Records to use:
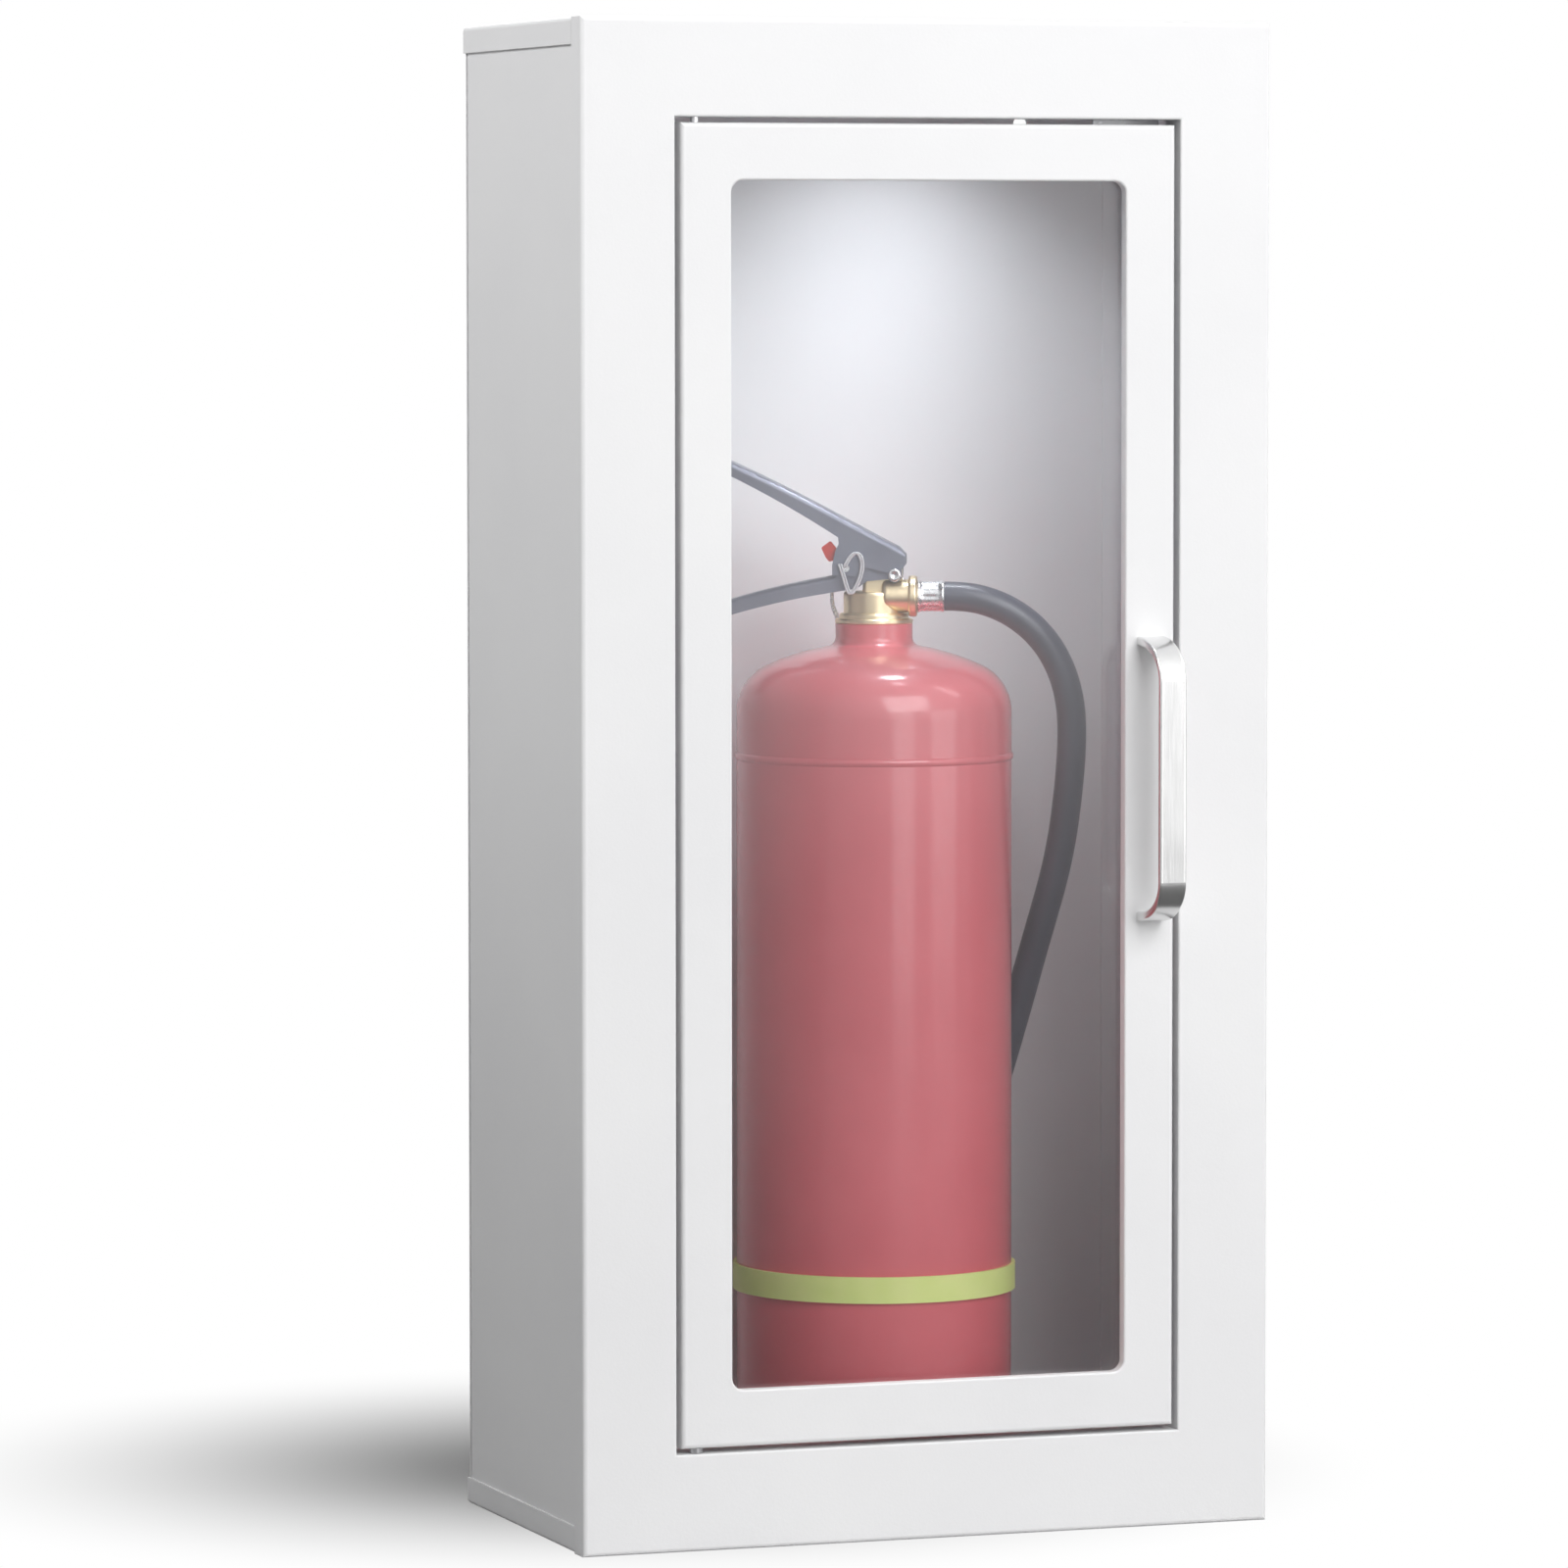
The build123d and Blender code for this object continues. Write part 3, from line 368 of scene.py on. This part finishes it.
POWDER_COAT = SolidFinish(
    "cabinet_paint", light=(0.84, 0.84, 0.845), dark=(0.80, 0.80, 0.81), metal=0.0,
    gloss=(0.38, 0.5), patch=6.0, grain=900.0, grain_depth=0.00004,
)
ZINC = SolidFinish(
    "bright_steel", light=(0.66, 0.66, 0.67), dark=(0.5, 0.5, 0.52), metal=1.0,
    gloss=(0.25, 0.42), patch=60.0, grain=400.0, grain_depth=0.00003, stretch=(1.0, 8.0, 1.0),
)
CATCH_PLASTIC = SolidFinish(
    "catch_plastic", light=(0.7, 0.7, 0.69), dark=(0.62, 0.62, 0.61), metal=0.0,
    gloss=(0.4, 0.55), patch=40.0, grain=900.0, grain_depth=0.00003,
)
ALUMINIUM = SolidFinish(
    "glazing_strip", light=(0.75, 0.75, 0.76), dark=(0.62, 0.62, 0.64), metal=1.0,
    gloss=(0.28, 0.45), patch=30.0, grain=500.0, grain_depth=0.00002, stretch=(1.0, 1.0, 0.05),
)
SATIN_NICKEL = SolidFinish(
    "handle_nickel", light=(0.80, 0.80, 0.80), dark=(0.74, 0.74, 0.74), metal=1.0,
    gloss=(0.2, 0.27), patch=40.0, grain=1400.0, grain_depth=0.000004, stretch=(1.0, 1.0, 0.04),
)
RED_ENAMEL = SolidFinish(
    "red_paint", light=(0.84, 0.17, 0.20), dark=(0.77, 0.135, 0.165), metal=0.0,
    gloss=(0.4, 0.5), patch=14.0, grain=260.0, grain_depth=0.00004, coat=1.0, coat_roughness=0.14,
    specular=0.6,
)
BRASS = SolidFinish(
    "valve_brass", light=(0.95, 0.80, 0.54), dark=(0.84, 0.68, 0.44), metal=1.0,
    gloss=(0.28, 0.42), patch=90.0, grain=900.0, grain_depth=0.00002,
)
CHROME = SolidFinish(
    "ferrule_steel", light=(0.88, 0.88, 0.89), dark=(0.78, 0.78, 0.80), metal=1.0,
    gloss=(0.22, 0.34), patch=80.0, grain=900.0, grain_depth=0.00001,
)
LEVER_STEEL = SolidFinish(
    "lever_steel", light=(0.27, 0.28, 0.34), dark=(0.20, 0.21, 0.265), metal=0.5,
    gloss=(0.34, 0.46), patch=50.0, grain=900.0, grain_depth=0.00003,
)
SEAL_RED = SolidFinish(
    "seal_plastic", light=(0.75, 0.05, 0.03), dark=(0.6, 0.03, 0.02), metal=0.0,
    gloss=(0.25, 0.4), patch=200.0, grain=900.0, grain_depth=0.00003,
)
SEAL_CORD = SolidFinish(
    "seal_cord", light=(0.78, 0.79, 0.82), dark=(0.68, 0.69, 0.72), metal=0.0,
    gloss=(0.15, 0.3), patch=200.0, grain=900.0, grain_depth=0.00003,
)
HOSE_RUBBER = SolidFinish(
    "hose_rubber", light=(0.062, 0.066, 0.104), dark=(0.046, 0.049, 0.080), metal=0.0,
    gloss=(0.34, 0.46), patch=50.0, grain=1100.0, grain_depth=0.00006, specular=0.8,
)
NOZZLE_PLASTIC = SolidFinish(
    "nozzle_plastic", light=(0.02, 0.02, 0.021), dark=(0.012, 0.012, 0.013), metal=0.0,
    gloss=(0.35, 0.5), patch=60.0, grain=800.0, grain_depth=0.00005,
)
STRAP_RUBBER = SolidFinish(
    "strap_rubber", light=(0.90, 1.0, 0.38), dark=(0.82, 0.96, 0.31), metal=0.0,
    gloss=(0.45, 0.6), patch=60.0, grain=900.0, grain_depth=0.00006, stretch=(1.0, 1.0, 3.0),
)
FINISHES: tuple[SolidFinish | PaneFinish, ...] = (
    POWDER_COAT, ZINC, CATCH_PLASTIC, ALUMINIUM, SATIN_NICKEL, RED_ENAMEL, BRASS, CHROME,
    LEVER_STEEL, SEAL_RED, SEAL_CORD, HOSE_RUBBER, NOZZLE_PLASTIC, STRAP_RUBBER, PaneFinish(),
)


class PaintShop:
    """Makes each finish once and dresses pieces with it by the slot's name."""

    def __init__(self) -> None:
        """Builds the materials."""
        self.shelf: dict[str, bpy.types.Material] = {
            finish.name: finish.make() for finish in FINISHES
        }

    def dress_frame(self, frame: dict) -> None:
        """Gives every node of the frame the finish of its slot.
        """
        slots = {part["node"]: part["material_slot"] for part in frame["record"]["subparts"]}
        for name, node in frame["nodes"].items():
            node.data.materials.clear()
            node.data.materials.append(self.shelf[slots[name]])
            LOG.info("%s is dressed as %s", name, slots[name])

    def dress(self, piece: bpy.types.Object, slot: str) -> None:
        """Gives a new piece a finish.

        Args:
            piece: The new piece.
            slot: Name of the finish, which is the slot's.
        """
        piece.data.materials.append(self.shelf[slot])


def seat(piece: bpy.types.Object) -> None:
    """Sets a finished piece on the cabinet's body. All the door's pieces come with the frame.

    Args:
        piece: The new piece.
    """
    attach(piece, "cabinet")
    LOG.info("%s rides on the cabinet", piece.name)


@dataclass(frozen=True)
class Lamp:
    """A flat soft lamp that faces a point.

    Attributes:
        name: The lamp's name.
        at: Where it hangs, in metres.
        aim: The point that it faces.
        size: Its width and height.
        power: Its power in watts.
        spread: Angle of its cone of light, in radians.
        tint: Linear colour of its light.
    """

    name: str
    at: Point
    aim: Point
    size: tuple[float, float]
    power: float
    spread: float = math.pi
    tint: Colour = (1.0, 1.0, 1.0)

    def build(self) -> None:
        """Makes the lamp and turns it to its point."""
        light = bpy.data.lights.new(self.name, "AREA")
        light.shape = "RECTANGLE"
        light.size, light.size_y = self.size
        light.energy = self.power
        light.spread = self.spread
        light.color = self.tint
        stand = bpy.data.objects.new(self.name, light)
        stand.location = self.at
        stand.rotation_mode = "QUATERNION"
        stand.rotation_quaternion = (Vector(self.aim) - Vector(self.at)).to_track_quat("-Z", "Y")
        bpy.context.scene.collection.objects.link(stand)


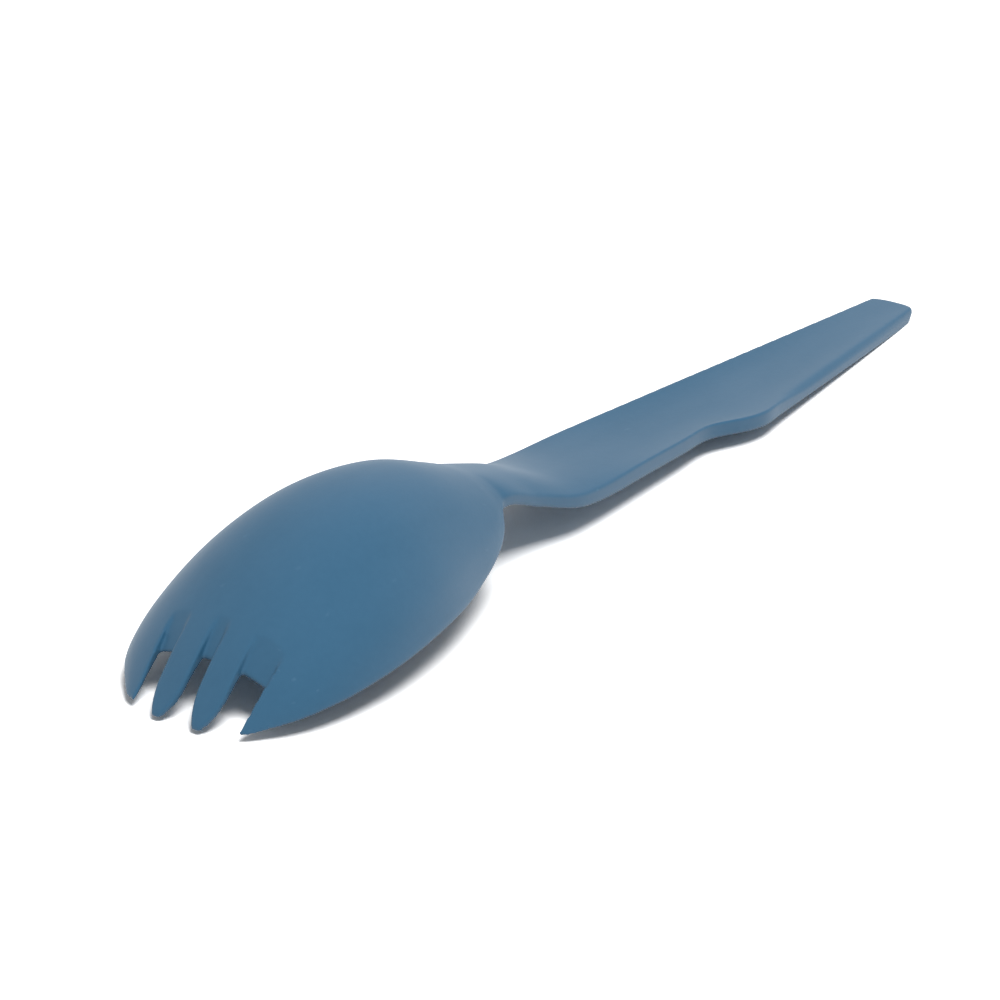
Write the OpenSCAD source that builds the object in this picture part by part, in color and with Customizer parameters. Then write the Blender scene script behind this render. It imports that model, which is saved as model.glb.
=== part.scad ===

Challenge:
Return the line that contains "Write the OpenSCAD" along with every line after it through the end of the entries, exactly, adding nothing.

Full answer:
Write the OpenSCAD source that builds the object in this picture part by part, in color and with Customizer parameters. Then write the Blender scene script behind this render. It imports that model, which is saved as model.glb.
=== part.scad ===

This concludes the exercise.